— BEGIN Data supplied —

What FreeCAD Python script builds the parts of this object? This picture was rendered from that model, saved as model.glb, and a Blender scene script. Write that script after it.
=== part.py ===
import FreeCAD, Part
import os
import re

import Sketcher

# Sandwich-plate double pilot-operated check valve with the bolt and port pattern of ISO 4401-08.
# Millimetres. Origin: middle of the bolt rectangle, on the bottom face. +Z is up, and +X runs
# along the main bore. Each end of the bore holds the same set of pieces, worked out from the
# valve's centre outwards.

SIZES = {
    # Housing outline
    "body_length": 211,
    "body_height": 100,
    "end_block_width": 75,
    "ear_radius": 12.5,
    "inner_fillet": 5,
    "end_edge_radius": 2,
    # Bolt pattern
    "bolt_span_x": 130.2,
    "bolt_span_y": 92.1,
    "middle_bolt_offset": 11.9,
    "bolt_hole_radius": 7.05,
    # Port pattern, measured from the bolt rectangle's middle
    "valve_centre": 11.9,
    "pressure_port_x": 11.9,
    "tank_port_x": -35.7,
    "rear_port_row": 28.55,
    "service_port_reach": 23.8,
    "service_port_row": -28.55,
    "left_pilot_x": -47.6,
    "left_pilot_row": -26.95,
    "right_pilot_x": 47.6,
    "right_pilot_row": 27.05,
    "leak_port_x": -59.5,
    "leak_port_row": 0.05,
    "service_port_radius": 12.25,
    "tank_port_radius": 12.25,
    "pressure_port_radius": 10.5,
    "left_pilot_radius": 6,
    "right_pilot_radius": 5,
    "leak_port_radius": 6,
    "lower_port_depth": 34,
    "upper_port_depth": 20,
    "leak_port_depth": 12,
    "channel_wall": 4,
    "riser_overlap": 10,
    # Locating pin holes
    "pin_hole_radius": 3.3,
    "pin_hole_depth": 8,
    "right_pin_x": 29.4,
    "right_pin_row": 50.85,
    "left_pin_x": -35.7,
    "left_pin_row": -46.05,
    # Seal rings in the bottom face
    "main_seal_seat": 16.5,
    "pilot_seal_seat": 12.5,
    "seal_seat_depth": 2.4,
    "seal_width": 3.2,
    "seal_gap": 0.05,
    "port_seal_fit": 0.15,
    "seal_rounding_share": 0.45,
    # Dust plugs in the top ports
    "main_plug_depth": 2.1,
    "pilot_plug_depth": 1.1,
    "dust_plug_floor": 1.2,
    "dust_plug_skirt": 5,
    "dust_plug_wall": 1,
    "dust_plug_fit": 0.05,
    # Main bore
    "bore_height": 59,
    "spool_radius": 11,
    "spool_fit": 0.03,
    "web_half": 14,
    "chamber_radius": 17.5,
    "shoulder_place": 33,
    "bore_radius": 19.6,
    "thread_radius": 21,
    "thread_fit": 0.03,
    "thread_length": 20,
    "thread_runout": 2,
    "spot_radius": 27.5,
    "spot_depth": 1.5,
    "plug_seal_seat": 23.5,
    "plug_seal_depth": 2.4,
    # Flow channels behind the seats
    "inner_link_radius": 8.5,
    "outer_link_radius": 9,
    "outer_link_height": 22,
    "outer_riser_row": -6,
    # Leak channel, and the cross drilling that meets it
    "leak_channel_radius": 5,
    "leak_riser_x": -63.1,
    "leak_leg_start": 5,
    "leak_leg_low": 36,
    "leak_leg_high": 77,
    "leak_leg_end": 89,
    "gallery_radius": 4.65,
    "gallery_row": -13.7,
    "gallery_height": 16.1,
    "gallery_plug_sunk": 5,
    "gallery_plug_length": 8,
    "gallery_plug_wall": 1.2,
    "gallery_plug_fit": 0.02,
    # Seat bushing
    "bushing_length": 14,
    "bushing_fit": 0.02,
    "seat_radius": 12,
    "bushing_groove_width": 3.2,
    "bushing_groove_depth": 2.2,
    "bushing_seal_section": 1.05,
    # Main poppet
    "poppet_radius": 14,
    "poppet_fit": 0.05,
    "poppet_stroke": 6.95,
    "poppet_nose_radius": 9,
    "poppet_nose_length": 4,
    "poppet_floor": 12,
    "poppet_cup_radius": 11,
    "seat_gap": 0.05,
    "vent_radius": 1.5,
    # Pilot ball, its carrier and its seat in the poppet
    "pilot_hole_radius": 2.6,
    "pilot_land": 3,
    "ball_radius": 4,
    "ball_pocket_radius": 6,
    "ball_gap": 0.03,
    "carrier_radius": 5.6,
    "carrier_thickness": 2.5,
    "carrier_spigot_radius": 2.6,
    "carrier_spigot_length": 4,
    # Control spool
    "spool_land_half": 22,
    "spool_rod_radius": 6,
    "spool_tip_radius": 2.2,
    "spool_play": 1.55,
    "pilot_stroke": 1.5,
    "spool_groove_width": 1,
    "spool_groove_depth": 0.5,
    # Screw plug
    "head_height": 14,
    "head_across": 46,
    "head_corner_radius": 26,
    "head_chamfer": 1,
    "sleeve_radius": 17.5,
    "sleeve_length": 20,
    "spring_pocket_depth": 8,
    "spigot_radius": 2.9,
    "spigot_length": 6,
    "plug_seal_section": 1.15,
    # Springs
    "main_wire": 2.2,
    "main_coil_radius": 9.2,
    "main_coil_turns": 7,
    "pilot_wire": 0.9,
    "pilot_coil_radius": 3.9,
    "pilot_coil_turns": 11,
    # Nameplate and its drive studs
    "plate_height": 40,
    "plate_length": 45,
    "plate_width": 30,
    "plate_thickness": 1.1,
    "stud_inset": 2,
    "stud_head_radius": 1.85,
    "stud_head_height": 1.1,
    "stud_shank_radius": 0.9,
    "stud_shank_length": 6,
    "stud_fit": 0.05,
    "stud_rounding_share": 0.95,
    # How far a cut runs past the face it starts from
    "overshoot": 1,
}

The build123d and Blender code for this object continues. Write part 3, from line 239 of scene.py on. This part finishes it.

— END Data supplied —

What you should do: Search the listing for the string "that". Copy each line where it turns up.

Solved problem:
What FreeCAD Python script builds the parts of this object? This picture was rendered from that model, saved as model.glb, and a Blender scene script. Write that script after it.
    # Leak channel, and the cross drilling that meets it